Please let everyone know that the service here was lovely. It began at 2 p.m. with an  announcement  I made that the our National Board  was meeting in LA and had suspended its agenda specifically at this hour to honor Lucky. I made a point of saying that unity was a driving force in Lucky’s leadership.  And as friends and family joined together in Scottsdale, representatives in SAG from all over the country were doing the same thing, and together – here and in LA – we were now standing in unity to remember this very special lady.

Thank you for sending along your kind words.

Don Livesay
Arizona Executive Director

First published 4- 17 -10 ...Lucky we still miss you. You blessed us all!

See Also: A Shining Star and Obituary.

The national Screen Actors Guild office has an obituary on their home site.

Below is the flier printed and distributed at the National Board Meeting this weekend:

Lucky Hayes

Heaven got Lucky last week.

Today we join Lucky's family in a memorial service which is taking place at this very
moment in Scottsdale, Arizona. The service has begun there, and so shall ours here.
The passing of our friend brings to three the number of union family members the
Regional Division has lost this past year, with Jim Hutchison's death, one year ago
yesterday and Jim Huston's death on January 28th of this year.

Now Lucky's star has joined theirs.

Lucky was born in Houston, Texas and went from there to Florida, Kansas, California, Arizona, Alabama and Tokyo. Along the way she was a nurse, model, writer and editor.

According to our Lucky, she "flunked" her first film acting class, which then freed her up
to become a professional actor in film, television, radio and voice-overs.

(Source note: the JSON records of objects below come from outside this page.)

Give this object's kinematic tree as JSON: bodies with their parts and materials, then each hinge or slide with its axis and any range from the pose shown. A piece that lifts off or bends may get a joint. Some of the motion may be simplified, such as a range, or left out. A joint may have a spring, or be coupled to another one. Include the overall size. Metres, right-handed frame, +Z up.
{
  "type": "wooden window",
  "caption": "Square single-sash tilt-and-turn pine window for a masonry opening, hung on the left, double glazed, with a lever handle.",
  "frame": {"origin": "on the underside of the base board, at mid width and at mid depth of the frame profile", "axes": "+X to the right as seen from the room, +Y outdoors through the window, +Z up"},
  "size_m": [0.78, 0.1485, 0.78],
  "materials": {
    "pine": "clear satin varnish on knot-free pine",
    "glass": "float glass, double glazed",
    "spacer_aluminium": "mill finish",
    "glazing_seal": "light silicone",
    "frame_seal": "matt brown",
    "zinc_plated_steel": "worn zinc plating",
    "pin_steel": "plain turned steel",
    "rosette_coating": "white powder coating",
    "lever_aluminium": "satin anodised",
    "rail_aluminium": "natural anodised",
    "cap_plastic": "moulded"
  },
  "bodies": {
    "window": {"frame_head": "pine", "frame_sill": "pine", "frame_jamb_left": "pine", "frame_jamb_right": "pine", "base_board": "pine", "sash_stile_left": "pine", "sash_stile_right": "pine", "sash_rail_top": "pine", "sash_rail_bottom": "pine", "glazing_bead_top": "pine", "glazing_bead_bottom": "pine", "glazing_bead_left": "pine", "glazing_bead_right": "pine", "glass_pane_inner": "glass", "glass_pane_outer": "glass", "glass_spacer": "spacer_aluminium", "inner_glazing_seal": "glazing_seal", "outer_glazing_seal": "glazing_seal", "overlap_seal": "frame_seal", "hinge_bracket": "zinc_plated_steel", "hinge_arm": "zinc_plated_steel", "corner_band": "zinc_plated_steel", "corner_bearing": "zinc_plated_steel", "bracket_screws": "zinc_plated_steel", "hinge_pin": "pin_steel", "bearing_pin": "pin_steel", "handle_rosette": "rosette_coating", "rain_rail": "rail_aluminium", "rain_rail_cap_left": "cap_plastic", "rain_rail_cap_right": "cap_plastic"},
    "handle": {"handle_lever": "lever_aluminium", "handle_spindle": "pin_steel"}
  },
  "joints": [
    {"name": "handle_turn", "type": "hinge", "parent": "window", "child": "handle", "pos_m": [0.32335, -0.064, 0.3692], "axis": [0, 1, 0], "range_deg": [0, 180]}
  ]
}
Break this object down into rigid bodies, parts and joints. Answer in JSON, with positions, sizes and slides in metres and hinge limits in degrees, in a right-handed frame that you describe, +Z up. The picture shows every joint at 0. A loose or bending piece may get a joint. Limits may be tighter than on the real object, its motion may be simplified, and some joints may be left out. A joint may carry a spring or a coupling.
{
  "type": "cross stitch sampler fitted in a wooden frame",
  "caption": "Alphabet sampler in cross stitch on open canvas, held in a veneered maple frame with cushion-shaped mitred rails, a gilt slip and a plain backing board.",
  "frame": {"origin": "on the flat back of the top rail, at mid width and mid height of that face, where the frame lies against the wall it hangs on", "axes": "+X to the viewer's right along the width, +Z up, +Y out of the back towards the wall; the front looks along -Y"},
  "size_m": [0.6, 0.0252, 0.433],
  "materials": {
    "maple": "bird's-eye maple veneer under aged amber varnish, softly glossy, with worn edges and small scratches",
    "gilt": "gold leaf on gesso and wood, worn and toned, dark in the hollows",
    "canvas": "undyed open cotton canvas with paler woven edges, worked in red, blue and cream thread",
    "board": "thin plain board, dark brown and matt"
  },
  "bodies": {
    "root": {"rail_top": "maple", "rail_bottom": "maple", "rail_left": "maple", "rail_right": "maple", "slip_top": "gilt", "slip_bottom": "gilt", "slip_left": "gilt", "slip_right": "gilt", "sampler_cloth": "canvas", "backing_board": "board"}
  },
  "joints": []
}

She coauthored the book "That's No Way To Act!" and was a beloved teacher and mentor of the
craft. In our union world, Lucky was a member of the Screen Actors Guild for 36 years,
and was President of the AZ Branch. She was also an active board member of AFTRA -
Phoenix Local for 32 years. That's quite a legacy.

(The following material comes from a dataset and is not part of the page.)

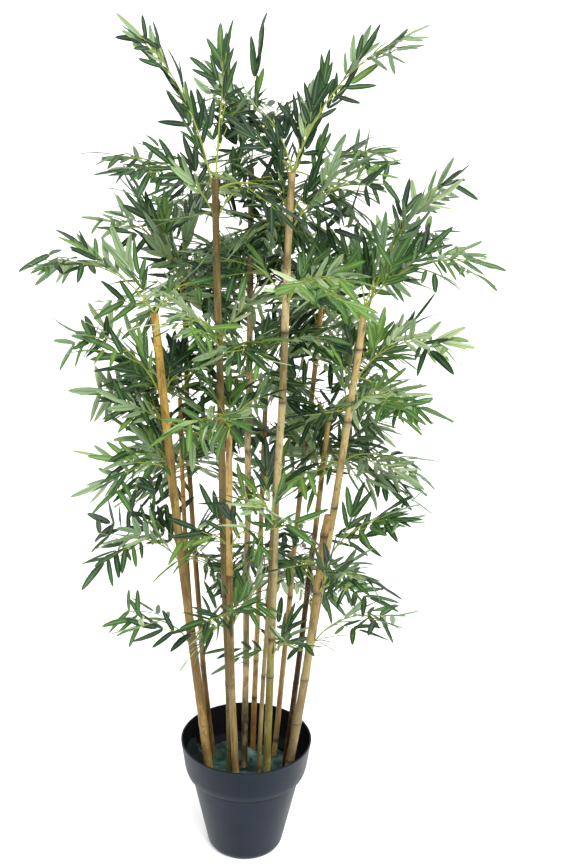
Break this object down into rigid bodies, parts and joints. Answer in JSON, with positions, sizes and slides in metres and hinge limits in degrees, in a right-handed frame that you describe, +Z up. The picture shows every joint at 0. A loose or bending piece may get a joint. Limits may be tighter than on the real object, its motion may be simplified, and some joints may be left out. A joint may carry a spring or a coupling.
{
  "type": "artificial potted bamboo",
  "caption": "Artificial bamboo: a fan of bare natural canes in a dark plastic pot with a stepped collar, with sprays of narrow green fabric leaves from knee height up.",
  "frame": {"origin": "middle of the pot's flat underside, on the ground", "axes": "+Z up along the plant's height; -Y is the front, the side the plant is seen from; +X is to the right of it"},
  "size_m": [0.7711, 0.6552, 1.4983],
  "materials": {
    "pot": "charcoal moulded plastic, matt with a soft sheen",
    "pot_filling": "cast filling under a creased teal-green cover sheet, matt with small pale glints",
    "cane_tan": "dried bamboo cane, straw tan, satin, with raised node rings and fine streaks",
    "cane_olive": "dried bamboo cane, olive to straw, satin, with raised node rings and blotches",
    "cane_orange": "dried bamboo cane, orange tan, satin, with raised node rings",
    "cane_brown": "dried bamboo cane, dark brown, satin, with raised node rings",
    "leaf_fabric": "printed polyester leaves, glossy dark green above and pale green below, on plastic stems"
  },
  "bodies": {
    "root": {"pot": "pot", "pot_filling": "pot_filling", "cane_a": "cane_tan", "cane_b": "cane_brown", "cane_c": "cane_brown", "cane_d": "cane_olive", "cane_e": "cane_tan", "cane_f": "cane_olive", "cane_g": "cane_orange", "cane_h": "cane_olive", "cane_i": "cane_olive", "cane_j": "cane_orange", "cane_k": "cane_brown", "cane_l": "cane_tan", "cane_m": "cane_tan", "spray_a1": "leaf_fabric", "spray_a2": "leaf_fabric", "spray_a3": "leaf_fabric", "spray_a4": "leaf_fabric", "spray_a5": "leaf_fabric", "spray_a6": "leaf_fabric", "spray_b1": "leaf_fabric", "spray_c1": "leaf_fabric", "spray_c2": "leaf_fabric", "spray_c3": "leaf_fabric", "spray_c4": "leaf_fabric", "spray_d1": "leaf_fabric", "spray_d2": "leaf_fabric", "spray_d3": "leaf_fabric", "spray_d4": "leaf_fabric", "spray_e1": "leaf_fabric", "spray_e2": "leaf_fabric", "spray_e3": "leaf_fabric", "spray_f1": "leaf_fabric", "spray_f2": "leaf_fabric", "spray_f3": "leaf_fabric", "spray_f4": "leaf_fabric", "spray_g1": "leaf_fabric", "spray_g2": "leaf_fabric", "spray_h1": "leaf_fabric", "spray_i1": "leaf_fabric", "spray_i2": "leaf_fabric", "spray_i3": "leaf_fabric", "spray_i4": "leaf_fabric", "spray_i5": "leaf_fabric", "spray_i6": "leaf_fabric", "spray_j1": "leaf_fabric", "spray_j2": "leaf_fabric", "spray_j3": "leaf_fabric", "spray_j4": "leaf_fabric", "spray_k1": "leaf_fabric", "spray_k2": "leaf_fabric", "spray_l1": "leaf_fabric", "spray_l2": "leaf_fabric", "spray_l3": "leaf_fabric", "spray_m1": "leaf_fabric", "spray_m2": "leaf_fabric", "spray_m3": "leaf_fabric", "spray_m4": "leaf_fabric", "spray_m5": "leaf_fabric"}
  },
  "joints": []
}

One of Lucky's fondest memories was when she got to hug an eight-foot grizzly bear in
Arizona when she guest starred on the premiere of The Life and Times of Grizzly Adams.
Of it, she said "Typecasting? Nah." She also described herself as a very careless woman
when, as she put it, she "lost the same actor child in two separate TV series: The Life and
Times of Grizzly Adams and Oregon Trail."